Lake Fork in Emory, Texas is known worldwide for its massive largemouth bass. The East Texas reservoir lived up to the hype during Stage Three of the 2020 Bass Pro Tour when Justin Atkins landed an MLF record 10-pound, 8-ounce behemoth during the second day of competition. While there are big prespawn bass to be caught on Lake Fork, it’s no easy task getting those extremely pressured fish to bite when you need them to.

That’s the issue that Randy Howell ran into during Day 4 of competition while trying to make it through to the Knockout Round.

“I was fishing a heavily pressured spawning area in a creek that had a lot of other guys in it,” Howell recalled. “The first day of competition, I caught all of the fish I could sight fishing so there weren’t many left for that method. I was also fishing in Group B, so I found out later that Greg Vinson in Group A was fishing the same stuff before I did and crushing them. That’s not something you necessarily game plan for.”

Shifting His Focus

Howell entered his second Qualifying Round in 15th place with eight bass for 33-14. With only the Top 20 moving on, the Alabama pro needed to stay consistent if he wanted to qualify for the Knockout Round.

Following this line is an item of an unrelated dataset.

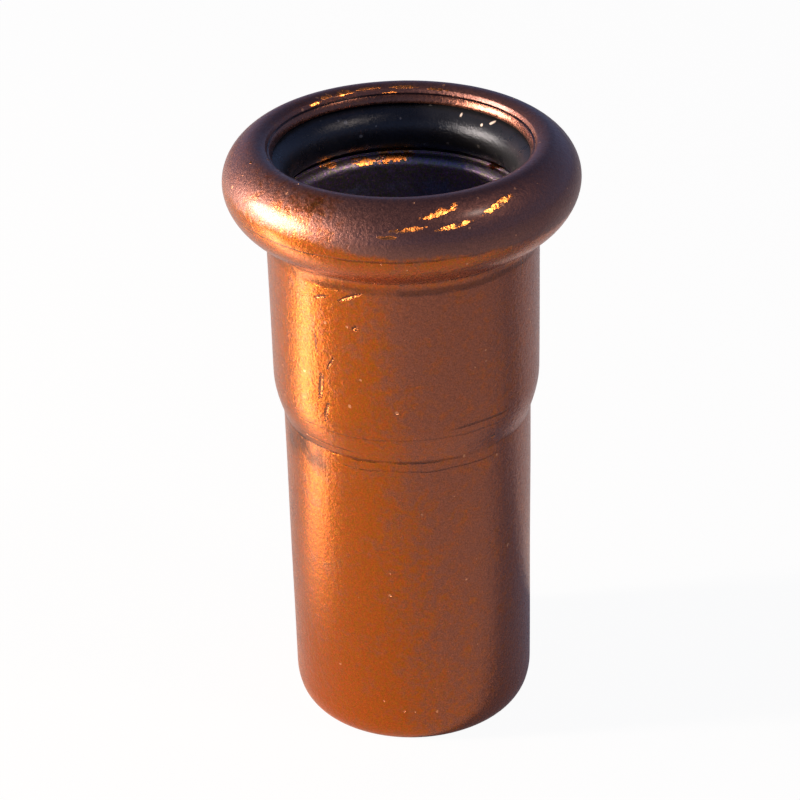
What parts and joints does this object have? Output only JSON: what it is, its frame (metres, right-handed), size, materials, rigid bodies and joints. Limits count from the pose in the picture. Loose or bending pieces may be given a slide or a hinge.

As his day went on, Howell found that sight fishing in his normal area of that busy creek was not going to be what got him through. Running short on time after falling out of the Top 20 at the beginning of Period 3, Howell shifted his focus to a new area that he found during practice. While he never put a line in, Howell remembered he marked the area on his Lowrance unit.

“You always have to have a spot or two in your mind where you can go if you only need a couple of bites,” Howell recommended. “I knew there was a spot I could go if I was only going to need one or two more bites to make the cut. I’m glad I had that spot mapped out or I would have been in big trouble.”

He was only a couple of pounds outside the Top 20, so one or two bites would easily be the difference. The North Carolina native pulled up to the isolated patches of reeds, flipped his Yamamoto Flappin’ Hog, and hooked into a 4-pounder and a couple of 2-pounders.

Those three Texas largemouth moved him back into the Top 20 with only an hour left to go in his day. He ended the round in 20th place with a two-day total of 14 bass for 50-10, just 2 pounds above 21st-place Dave Lefebre.

It Never Gets Easier

In his second year on the Bass Pro Tour and prior years of experience fishing MLF Cups, Howell admits he is no stranger to the stress of the Elimination Line. After a 40th-place finish in Stage Three, the Daiwa pro says that there’s a good and a bad side to making the cut.

“I’ve been on the Elimination Line so many times in my career,” Howell said with a chuckle. “It’s a very scary place to be. You can’t even breathe even when the clock runs out because you’re worried about someone else who may have caught one as time was running out. There’s two things you feel. You feel relieved you made it while also feeling disgusted with yourself that you allowed yourself to get in a position to get eliminated. I’m just glad I was able to make it through.”